SUPPLIED ENTRIES start

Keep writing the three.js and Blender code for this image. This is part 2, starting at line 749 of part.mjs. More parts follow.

SUPPLIED ENTRIES end
SUPPLIED ENTRIES start

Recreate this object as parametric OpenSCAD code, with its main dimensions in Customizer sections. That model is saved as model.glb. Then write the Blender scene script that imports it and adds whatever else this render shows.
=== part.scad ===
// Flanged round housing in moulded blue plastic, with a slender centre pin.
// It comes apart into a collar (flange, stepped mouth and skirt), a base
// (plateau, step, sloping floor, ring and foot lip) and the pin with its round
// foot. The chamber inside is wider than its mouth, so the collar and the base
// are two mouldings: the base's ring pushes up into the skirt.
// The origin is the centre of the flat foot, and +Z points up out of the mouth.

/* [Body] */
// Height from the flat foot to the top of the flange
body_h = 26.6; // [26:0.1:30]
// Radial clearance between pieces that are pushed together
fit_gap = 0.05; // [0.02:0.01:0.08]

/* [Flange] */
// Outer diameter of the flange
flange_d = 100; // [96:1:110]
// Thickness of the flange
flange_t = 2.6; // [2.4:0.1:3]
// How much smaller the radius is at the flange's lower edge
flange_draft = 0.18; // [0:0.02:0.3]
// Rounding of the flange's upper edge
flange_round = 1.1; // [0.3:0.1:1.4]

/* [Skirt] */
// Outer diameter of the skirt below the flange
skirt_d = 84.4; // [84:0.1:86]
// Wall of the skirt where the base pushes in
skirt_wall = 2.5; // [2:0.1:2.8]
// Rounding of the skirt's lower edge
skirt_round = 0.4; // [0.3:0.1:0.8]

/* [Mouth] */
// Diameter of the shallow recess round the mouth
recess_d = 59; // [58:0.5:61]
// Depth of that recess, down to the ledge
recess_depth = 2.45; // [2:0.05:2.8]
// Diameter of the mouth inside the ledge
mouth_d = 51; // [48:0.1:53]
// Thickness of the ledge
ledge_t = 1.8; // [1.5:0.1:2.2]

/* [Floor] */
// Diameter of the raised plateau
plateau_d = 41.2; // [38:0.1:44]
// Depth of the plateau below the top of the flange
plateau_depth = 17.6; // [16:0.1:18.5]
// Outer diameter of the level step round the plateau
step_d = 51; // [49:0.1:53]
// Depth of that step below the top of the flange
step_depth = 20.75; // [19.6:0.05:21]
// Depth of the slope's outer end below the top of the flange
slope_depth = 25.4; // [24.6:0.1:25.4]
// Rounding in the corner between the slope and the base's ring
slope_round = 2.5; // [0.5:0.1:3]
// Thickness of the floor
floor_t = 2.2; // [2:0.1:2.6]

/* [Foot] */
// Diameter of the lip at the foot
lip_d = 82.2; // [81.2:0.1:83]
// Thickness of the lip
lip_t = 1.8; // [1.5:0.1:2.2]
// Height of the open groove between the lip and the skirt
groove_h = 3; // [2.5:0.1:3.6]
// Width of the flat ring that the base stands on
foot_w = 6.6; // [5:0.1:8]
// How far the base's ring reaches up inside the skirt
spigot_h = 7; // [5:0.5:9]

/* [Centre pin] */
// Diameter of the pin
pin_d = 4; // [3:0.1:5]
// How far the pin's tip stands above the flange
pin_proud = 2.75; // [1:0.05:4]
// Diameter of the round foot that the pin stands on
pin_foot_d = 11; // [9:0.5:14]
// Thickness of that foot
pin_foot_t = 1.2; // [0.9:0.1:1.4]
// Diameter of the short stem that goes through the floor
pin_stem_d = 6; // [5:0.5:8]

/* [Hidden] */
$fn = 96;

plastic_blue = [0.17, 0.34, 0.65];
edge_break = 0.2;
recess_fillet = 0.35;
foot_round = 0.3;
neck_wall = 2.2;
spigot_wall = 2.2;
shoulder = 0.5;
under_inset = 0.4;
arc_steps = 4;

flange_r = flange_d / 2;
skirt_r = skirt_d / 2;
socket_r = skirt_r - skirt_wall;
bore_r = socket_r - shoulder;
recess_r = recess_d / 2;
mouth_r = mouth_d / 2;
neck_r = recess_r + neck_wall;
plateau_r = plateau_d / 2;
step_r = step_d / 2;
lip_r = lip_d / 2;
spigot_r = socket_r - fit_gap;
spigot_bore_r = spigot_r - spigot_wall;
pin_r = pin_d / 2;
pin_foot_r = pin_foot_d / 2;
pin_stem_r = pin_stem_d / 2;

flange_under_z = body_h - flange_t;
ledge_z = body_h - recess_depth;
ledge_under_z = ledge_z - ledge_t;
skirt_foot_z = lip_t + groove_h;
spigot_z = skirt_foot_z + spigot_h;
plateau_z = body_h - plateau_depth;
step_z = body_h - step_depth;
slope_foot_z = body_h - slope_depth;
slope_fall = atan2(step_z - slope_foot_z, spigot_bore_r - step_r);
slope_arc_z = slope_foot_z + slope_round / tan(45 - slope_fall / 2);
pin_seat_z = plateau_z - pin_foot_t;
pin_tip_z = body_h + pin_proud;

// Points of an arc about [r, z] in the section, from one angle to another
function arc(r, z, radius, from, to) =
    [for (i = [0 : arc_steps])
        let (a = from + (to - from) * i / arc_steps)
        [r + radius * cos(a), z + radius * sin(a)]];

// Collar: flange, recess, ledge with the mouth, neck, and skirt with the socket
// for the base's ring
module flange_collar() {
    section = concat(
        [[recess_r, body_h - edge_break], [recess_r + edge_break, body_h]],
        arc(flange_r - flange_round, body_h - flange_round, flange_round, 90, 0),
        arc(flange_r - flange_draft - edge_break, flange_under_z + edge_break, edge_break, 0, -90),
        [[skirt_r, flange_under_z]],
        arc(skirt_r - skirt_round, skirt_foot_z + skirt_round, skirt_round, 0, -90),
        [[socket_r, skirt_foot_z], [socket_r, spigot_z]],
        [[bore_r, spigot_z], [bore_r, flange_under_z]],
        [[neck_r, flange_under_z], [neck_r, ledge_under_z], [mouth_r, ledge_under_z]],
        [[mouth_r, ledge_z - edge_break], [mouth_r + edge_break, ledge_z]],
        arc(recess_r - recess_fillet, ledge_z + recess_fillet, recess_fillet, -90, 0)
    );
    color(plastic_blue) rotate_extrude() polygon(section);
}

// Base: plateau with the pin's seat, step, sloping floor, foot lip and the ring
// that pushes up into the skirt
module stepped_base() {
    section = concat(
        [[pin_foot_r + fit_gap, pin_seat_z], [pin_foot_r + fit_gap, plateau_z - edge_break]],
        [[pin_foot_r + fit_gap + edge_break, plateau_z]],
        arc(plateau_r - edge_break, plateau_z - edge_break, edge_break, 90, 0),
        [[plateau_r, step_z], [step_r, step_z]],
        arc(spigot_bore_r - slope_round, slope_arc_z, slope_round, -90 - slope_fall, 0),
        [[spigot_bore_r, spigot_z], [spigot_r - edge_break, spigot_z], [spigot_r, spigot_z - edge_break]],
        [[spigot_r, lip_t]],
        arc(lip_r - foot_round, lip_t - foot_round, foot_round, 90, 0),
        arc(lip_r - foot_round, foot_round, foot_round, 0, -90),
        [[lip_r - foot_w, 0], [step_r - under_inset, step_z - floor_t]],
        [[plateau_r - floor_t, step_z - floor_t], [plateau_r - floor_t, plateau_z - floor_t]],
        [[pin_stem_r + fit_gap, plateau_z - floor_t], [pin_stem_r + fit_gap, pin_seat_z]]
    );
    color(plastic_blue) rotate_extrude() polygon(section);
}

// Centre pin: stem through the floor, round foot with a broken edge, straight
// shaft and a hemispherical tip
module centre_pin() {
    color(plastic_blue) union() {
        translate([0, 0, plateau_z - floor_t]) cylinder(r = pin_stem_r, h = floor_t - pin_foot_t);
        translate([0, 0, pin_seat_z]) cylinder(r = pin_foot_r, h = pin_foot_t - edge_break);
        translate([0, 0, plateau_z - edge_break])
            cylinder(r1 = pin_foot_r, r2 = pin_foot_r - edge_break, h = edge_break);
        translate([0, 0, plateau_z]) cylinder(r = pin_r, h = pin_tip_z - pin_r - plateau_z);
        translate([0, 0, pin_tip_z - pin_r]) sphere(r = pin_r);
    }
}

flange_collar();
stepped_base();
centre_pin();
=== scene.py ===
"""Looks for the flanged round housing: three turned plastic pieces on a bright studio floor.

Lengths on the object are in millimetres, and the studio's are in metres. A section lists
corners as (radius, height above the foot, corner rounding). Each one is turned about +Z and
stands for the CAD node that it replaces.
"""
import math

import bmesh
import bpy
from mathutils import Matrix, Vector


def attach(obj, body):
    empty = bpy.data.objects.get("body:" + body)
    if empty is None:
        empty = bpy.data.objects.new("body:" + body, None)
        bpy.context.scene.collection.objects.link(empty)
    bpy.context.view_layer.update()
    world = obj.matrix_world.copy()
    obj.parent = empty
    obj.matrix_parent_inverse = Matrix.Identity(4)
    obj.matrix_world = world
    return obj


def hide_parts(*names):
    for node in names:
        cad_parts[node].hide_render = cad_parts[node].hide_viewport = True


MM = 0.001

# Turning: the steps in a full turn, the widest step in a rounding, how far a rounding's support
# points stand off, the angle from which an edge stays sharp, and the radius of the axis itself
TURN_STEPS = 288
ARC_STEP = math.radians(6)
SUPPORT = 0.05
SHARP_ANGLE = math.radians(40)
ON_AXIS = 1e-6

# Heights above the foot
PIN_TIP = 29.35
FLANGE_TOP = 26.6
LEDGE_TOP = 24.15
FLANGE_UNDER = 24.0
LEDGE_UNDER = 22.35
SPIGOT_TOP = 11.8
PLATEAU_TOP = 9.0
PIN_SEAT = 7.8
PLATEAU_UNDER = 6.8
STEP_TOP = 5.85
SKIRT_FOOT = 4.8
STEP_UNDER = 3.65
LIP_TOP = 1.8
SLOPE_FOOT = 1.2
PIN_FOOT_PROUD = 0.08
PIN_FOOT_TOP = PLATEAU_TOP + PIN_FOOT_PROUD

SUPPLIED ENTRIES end

◆ **AIM OF THE EXERCISE**
Using the entries above, extract exactly the span from the line with "obj.matrix_world = world" to the line with "PIN_FOOT_TOP = PLATEAU_TOP + PIN_FOOT_PROUD", both lines included; leave out everything else.

◆ **FULL ANSWER**
    obj.matrix_world = world
    return obj


def hide_parts(*names):
    for node in names:
        cad_parts[node].hide_render = cad_parts[node].hide_viewport = True


MM = 0.001

# Turning: the steps in a full turn, the widest step in a rounding, how far a rounding's support
# points stand off, the angle from which an edge stays sharp, and the radius of the axis itself
TURN_STEPS = 288
ARC_STEP = math.radians(6)
SUPPORT = 0.05
SHARP_ANGLE = math.radians(40)
ON_AXIS = 1e-6

# Heights above the foot
PIN_TIP = 29.35
FLANGE_TOP = 26.6
LEDGE_TOP = 24.15
FLANGE_UNDER = 24.0
LEDGE_UNDER = 22.35
SPIGOT_TOP = 11.8
PLATEAU_TOP = 9.0
PIN_SEAT = 7.8
PLATEAU_UNDER = 6.8
STEP_TOP = 5.85
SKIRT_FOOT = 4.8
STEP_UNDER = 3.65
LIP_TOP = 1.8
SLOPE_FOOT = 1.2
PIN_FOOT_PROUD = 0.08
PIN_FOOT_TOP = PLATEAU_TOP + PIN_FOOT_PROUD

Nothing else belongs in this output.